My Lords, we all want an efficient and effective House. The noble Lord points to the fact that we have not had a review of our procedures for eight years. It may well be that a review should take place, if that is the will of the House, but we should not forget that there have been profound changes over the last eight years—relating to the Lord Chancellor and to the establishment of the Supreme Court and the post of the Lord Speaker—all of which have led to procedural changes. Then we have our expenses and code of conduct. We have made fantastic progress, but those issues have not yet been completed. I made it clear at the Procedure Committee in December that, in view of the recent report from the Wright committee and suggestions from many Members, I was conscious of the desire in many parts of the House for a review of Lords procedure. I look forward to hearing the views of the committee on that issue and then perhaps we will take it further.

My Lords, given that the noble Baroness is a senior Cabinet Minister, can she tell us whether any of her colleagues have complained that your Lordships’ House is not effective enough? Can she give us any examples in recent years of where she believes the House could have been more effective?

No, my Lords, I have had absolutely no complaints from my Cabinet colleagues, all of whom think that we in this House are doing an excellent job. However, we should all be vigilant—every Chamber and authority and all elected and unelected representatives should have a view to efficiency and effectiveness. That is our duty as public servants.

My Lords, as the noble Lord, Lord Strathclyde, reminds us, the Chancellor of the Duchy of Lancaster is a senior Cabinet Minister, yet she has been on her feet now for 11 minutes without expressing undying support for the Prime Minister. Is this an oversight?

My Lords, the whole House will know of my admiration and full support for the Prime Minister of this country.

My Lords, in looking at ways of strengthening the procedures and using the expertise in your Lordships’ House, does the Leader of the House recall the question that I put to her recently about the desirability of creating a foreign affairs Select Committee, which would be able to harness the considerable expertise and experience available in your Lordships’ House? Will she tell your Lordships whether she has been able to make any progress on that stand-alone proposal?

My Lords, at the time I said that that was an interesting and rather good idea. However, it is not for me to take that proposal forward. The noble Lord needs to take it forward to a committee of the House—forgive my ignorance, but I will speak to the noble Lord after this Question Time and we will find a way of taking the suggestion forward.

My Lords, would my noble friend accept that there is a need to amend paragraph 5.07 of the Companion, which deals with Members’ supplementaries on ministerial Statements? On a recent occasion a Member of the House took five minutes of the total of 20 minutes in asking a supplementary question on such a Statement. Are not such Members making a mockery of self-regulation? If we cannot make self-regulation work in that area because Members are not prepared to respect the request made from the government Front Bench, then surely we should transfer that responsibility to the Lord Speaker.

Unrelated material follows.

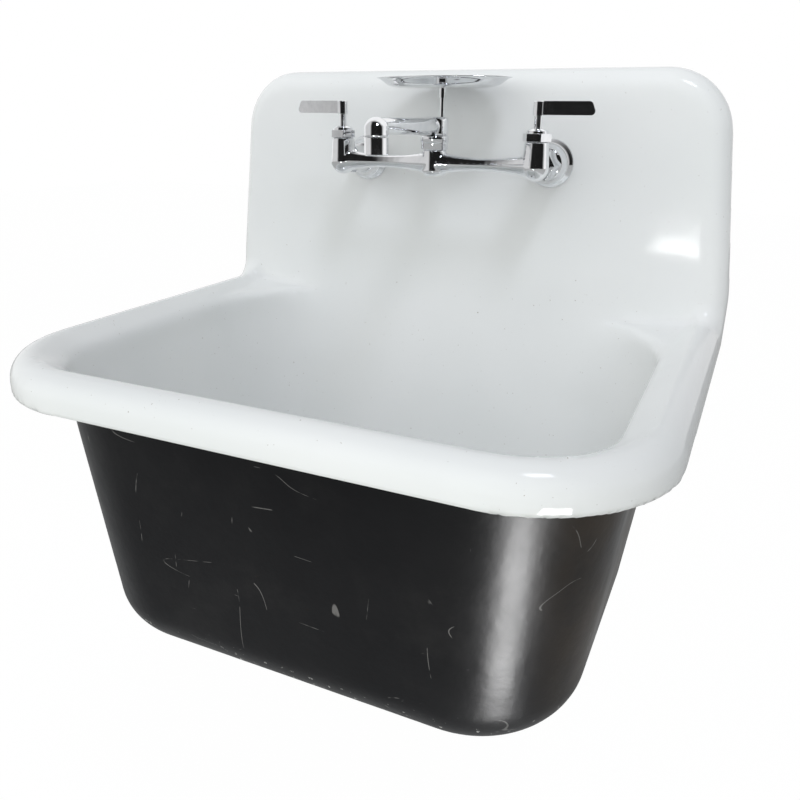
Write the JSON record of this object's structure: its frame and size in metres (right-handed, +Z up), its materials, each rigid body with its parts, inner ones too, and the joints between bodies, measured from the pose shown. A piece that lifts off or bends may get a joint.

My Lords, on the whole, self-regulation works extremely well in this House. However, in order to ensure that it functions properly, all Members of the House, including members of the Government, have a duty to ensure that the procedures are properly applied and to show self-restraint in relation to speaking times.

My Lords, is the Minister aware that this House greatly admires the way in which she answers questions only with relevant considerations, as she showed on this occasion, until she was misled by the leader of the Liberal Democrats?